[Exercise task] Extract all data as written.

[Collected material]
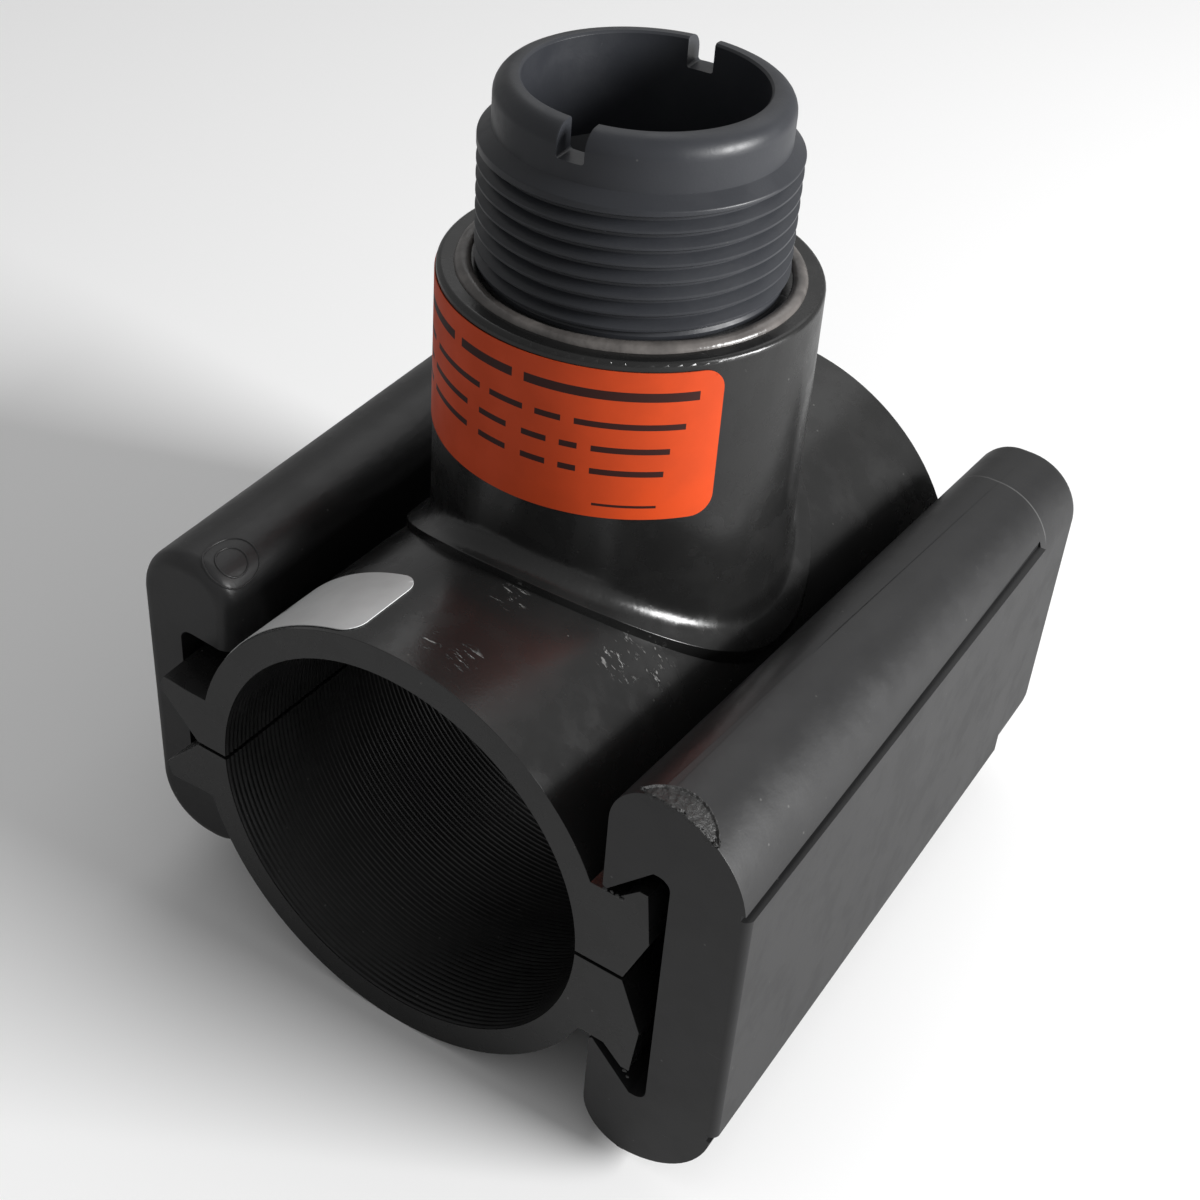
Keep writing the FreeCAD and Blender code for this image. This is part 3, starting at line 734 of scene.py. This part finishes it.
# Labels: printed film with rounded corners, stuck round the tower and on the shell's shoulder. The
# orange one has plain dark bars for its lines, the silver one a strip of specks.
def film(name, width, height, wrap, corner=3.0, thickness=0.12, lift=0.05, cells=0.5):
    """Flat sheet with rounded corners, laid on a curved wall by wrap(x, y, lift) in millimetres."""
    deselect_all()
    bpy.ops.mesh.primitive_grid_add(x_subdivisions=int(width / cells),
                                    y_subdivisions=int(height / cells), size=MM, calc_uvs=True)
    sheet = bpy.context.object
    sheet.name = name
    for vertex in sheet.data.vertices:
        x, y = vertex.co.x / MM * width, vertex.co.y / MM * height
        over_x, over_y = abs(x) - (width / 2 - corner), abs(y) - (height / 2 - corner)
        if over_x > 0 and over_y > 0 and math.hypot(over_x, over_y) > corner:
            shrink = corner / math.hypot(over_x, over_y)
            x = math.copysign(width / 2 - corner + over_x * shrink, x)
            y = math.copysign(height / 2 - corner + over_y * shrink, y)
        vertex.co = Vector(wrap(x, y, lift)) * MM
    modify(sheet, "SOLIDIFY", thickness=thickness * MM, offset=1)
    bpy.ops.object.shade_smooth_by_angle(angle=math.radians(40))
    return sheet


def round_tower(x, y, lift, middle=56.4, radius=25.8, draft=0.7, top=68.5, bend=25.9, facing=-95):
    height = middle + y
    reach = radius + draft * (1 - height / top) + lift
    angle = math.radians(facing) + x / bend
    return reach * math.cos(angle), reach * math.sin(angle), height


def on_shell(x, y, lift, radius=34.55, facing=132, front=-50.0, inset=7.25):
    angle = math.radians(facing) - x / radius
    reach = radius + lift
    return reach * math.cos(angle), front + inset + y, reach * math.sin(angle)


def printed_film(name, ground, ink, fields, gloss, speckled=False, cloudy=0.86, rubbed=0.12,
                 shine=0.3):
    """Film in one colour with plain dark bars, or with dark specks, in fields (x0, x1, y0, y1)
    that are shares of the label."""
    material, tree, shader = new_material(name)
    place = add(tree, "SeparateXYZ", Vector=add(tree, "TexCoord").outputs["UV"])
    mask = None
    for x0, x1, y0, y1 in fields:
        wide = math_node(tree, "COMPARE", place.outputs["X"], (x0 + x1) / 2, (x1 - x0) / 2)
        high = math_node(tree, "COMPARE", place.outputs["Y"], (y0 + y1) / 2, (y1 - y0) / 2)
        field = math_node(tree, "MULTIPLY", wide, high)
        mask = field if mask is None else math_node(tree, "MAXIMUM", mask, field)
    if speckled:
        along = add(tree, "Mapping", Vector=millimetres(tree), Rotation=(0.4, 0.3, 0.6),
                    Scale=(1.6, 0.5, 0.7))
        specks = add(tree, "TexNoise", Vector=along.outputs["Vector"], Scale=1.1, Detail=3.0,
                     Roughness=0.7)
        worn_print = fade(tree, specks.outputs["Fac"], 0.47, 0.58, 0.0, 0.85)
        mask = math_node(tree, "MULTIPLY", mask, worn_print)
    cloud = add(tree, "TexNoise", Vector=millimetres(tree), Scale=0.12, Detail=4.0)
    soiled = tuple(part * cloudy for part in ground)
    paper = mix_colours(tree, fade(tree, cloud.outputs["Fac"], 0.3, 0.7), ground, soiled)
    tree.links.new(mix_colours(tree, mask, paper, ink), shader.inputs["Base Color"])
    roughness = fade(tree, cloud.outputs["Fac"], 0.3, 0.7, gloss, gloss + rubbed)
    tree.links.new(roughness, shader.inputs["Roughness"])
    shader.inputs["Specular IOR Level"].default_value = shine
    return material


label = film("orange_label", 58.8, 21.6, round_tower)
lines = ((0.84, 0.030, ((0.06, 0.34), (0.37, 0.53), (0.56, 0.945))),
         (0.64, 0.020, ((0.10, 0.22), (0.25, 0.44), (0.47, 0.56), (0.59, 0.65), (0.68, 0.92))),
         (0.475, 0.020, ((0.10, 0.20), (0.23, 0.40), (0.44, 0.52), (0.56, 0.62), (0.65, 0.69),
                         (0.72, 0.89))),
         (0.32, 0.020, ((0.10, 0.20), (0.23, 0.40), (0.44, 0.52), (0.56, 0.62), (0.65, 0.69),
                        (0.72, 0.88))),
         (0.09, 0.009, ((0.73, 0.87),)))
bars = [(x0, x1, middle - half, middle + half) for middle, half, words in lines for x0, x1 in words]
dress(label, printed_film("orange_film", ground=(0.60, 0.060, 0.008), ink=(0.030, 0.006, 0.004),
                          fields=bars, gloss=0.50))
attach(label, "saddle")
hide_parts("instruction_label")
sticker = film("silver_sticker", 37.0, 14.4, on_shell)
strips = ((0.03, 0.26, 0.05, 0.95), (0.40, 0.47, 0.42, 0.62))
dress(sticker, printed_film("silver_film", ground=(0.66, 0.67, 0.67), ink=(0.06, 0.06, 0.06),
                            fields=strips, gloss=0.3, speckled=True))
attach(sticker, "saddle")
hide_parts("size_sticker")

[Written solution]
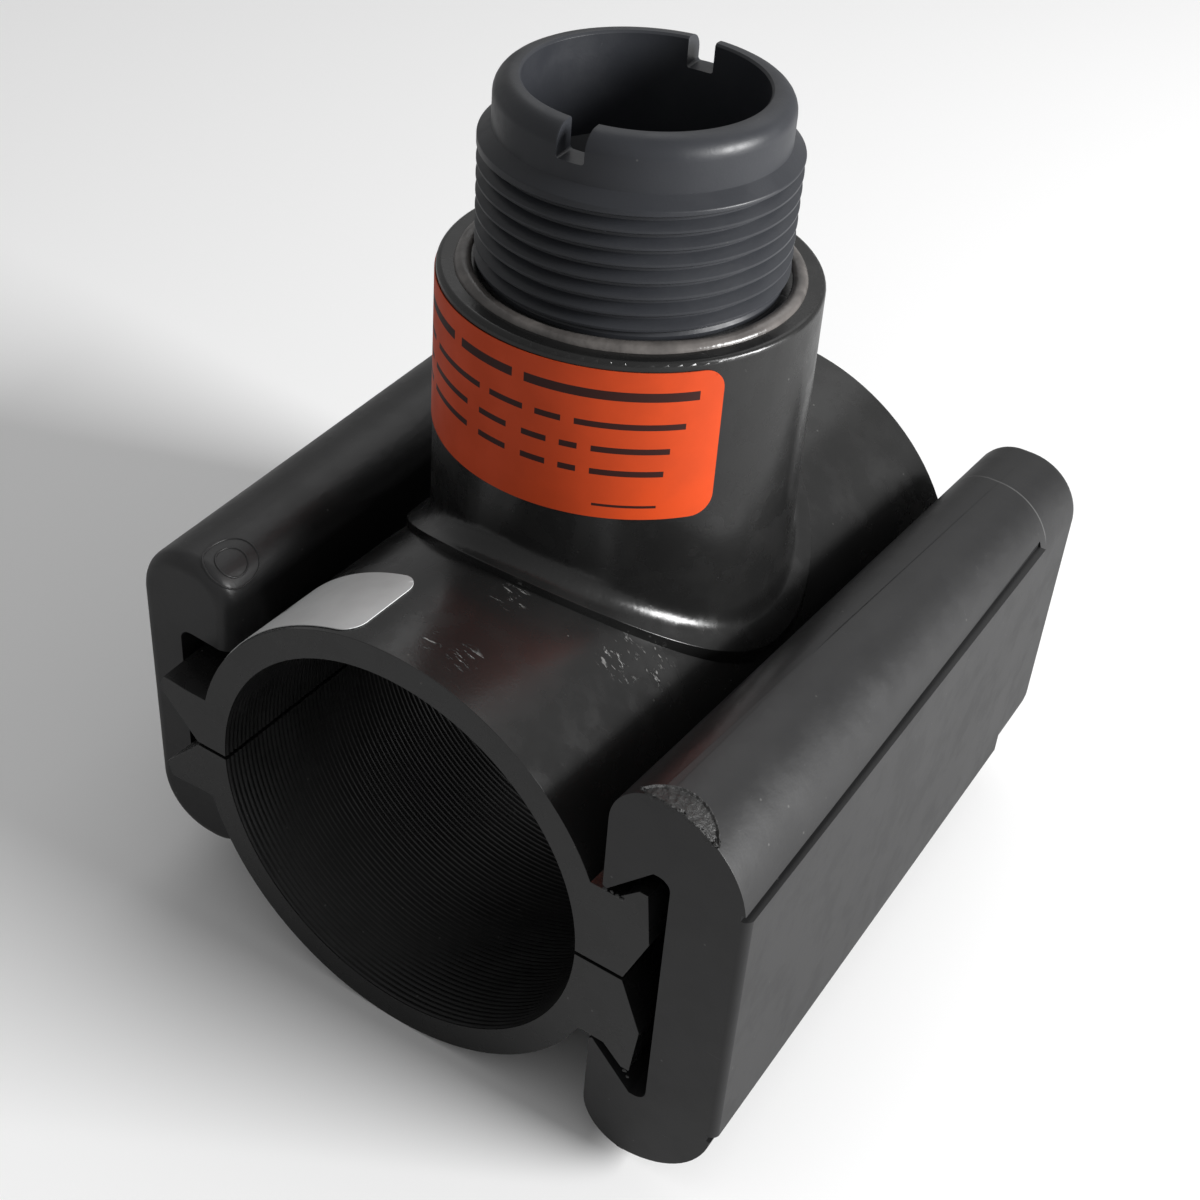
Keep writing the FreeCAD and Blender code for this image. This is part 3, starting at line 734 of scene.py. This part finishes it.
# Labels: printed film with rounded corners, stuck round the tower and on the shell's shoulder. The
# orange one has plain dark bars for its lines, the silver one a strip of specks.
def film(name, width, height, wrap, corner=3.0, thickness=0.12, lift=0.05, cells=0.5):
    """Flat sheet with rounded corners, laid on a curved wall by wrap(x, y, lift) in millimetres."""
    deselect_all()
    bpy.ops.mesh.primitive_grid_add(x_subdivisions=int(width / cells),
                                    y_subdivisions=int(height / cells), size=MM, calc_uvs=True)
    sheet = bpy.context.object
    sheet.name = name
    for vertex in sheet.data.vertices:
        x, y = vertex.co.x / MM * width, vertex.co.y / MM * height
        over_x, over_y = abs(x) - (width / 2 - corner), abs(y) - (height / 2 - corner)
        if over_x > 0 and over_y > 0 and math.hypot(over_x, over_y) > corner:
            shrink = corner / math.hypot(over_x, over_y)
            x = math.copysign(width / 2 - corner + over_x * shrink, x)
            y = math.copysign(height / 2 - corner + over_y * shrink, y)
        vertex.co = Vector(wrap(x, y, lift)) * MM
    modify(sheet, "SOLIDIFY", thickness=thickness * MM, offset=1)
    bpy.ops.object.shade_smooth_by_angle(angle=math.radians(40))
    return sheet


def round_tower(x, y, lift, middle=56.4, radius=25.8, draft=0.7, top=68.5, bend=25.9, facing=-95):
    height = middle + y
    reach = radius + draft * (1 - height / top) + lift
    angle = math.radians(facing) + x / bend
    return reach * math.cos(angle), reach * math.sin(angle), height


def on_shell(x, y, lift, radius=34.55, facing=132, front=-50.0, inset=7.25):
    angle = math.radians(facing) - x / radius
    reach = radius + lift
    return reach * math.cos(angle), front + inset + y, reach * math.sin(angle)


def printed_film(name, ground, ink, fields, gloss, speckled=False, cloudy=0.86, rubbed=0.12,
                 shine=0.3):
    """Film in one colour with plain dark bars, or with dark specks, in fields (x0, x1, y0, y1)
    that are shares of the label."""
    material, tree, shader = new_material(name)
    place = add(tree, "SeparateXYZ", Vector=add(tree, "TexCoord").outputs["UV"])
    mask = None
    for x0, x1, y0, y1 in fields:
        wide = math_node(tree, "COMPARE", place.outputs["X"], (x0 + x1) / 2, (x1 - x0) / 2)
        high = math_node(tree, "COMPARE", place.outputs["Y"], (y0 + y1) / 2, (y1 - y0) / 2)
        field = math_node(tree, "MULTIPLY", wide, high)
        mask = field if mask is None else math_node(tree, "MAXIMUM", mask, field)
    if speckled:
        along = add(tree, "Mapping", Vector=millimetres(tree), Rotation=(0.4, 0.3, 0.6),
                    Scale=(1.6, 0.5, 0.7))
        specks = add(tree, "TexNoise", Vector=along.outputs["Vector"], Scale=1.1, Detail=3.0,
                     Roughness=0.7)
        worn_print = fade(tree, specks.outputs["Fac"], 0.47, 0.58, 0.0, 0.85)
        mask = math_node(tree, "MULTIPLY", mask, worn_print)
    cloud = add(tree, "TexNoise", Vector=millimetres(tree), Scale=0.12, Detail=4.0)
    soiled = tuple(part * cloudy for part in ground)
    paper = mix_colours(tree, fade(tree, cloud.outputs["Fac"], 0.3, 0.7), ground, soiled)
    tree.links.new(mix_colours(tree, mask, paper, ink), shader.inputs["Base Color"])
    roughness = fade(tree, cloud.outputs["Fac"], 0.3, 0.7, gloss, gloss + rubbed)
    tree.links.new(roughness, shader.inputs["Roughness"])
    shader.inputs["Specular IOR Level"].default_value = shine
    return material


label = film("orange_label", 58.8, 21.6, round_tower)
lines = ((0.84, 0.030, ((0.06, 0.34), (0.37, 0.53), (0.56, 0.945))),
         (0.64, 0.020, ((0.10, 0.22), (0.25, 0.44), (0.47, 0.56), (0.59, 0.65), (0.68, 0.92))),
         (0.475, 0.020, ((0.10, 0.20), (0.23, 0.40), (0.44, 0.52), (0.56, 0.62), (0.65, 0.69),
                         (0.72, 0.89))),
         (0.32, 0.020, ((0.10, 0.20), (0.23, 0.40), (0.44, 0.52), (0.56, 0.62), (0.65, 0.69),
                        (0.72, 0.88))),
         (0.09, 0.009, ((0.73, 0.87),)))
bars = [(x0, x1, middle - half, middle + half) for middle, half, words in lines for x0, x1 in words]
dress(label, printed_film("orange_film", ground=(0.60, 0.060, 0.008), ink=(0.030, 0.006, 0.004),
                          fields=bars, gloss=0.50))
attach(label, "saddle")
hide_parts("instruction_label")
sticker = film("silver_sticker", 37.0, 14.4, on_shell)
strips = ((0.03, 0.26, 0.05, 0.95), (0.40, 0.47, 0.42, 0.62))
dress(sticker, printed_film("silver_film", ground=(0.66, 0.67, 0.67), ink=(0.06, 0.06, 0.06),
                            fields=strips, gloss=0.3, speckled=True))
attach(sticker, "saddle")
hide_parts("size_sticker")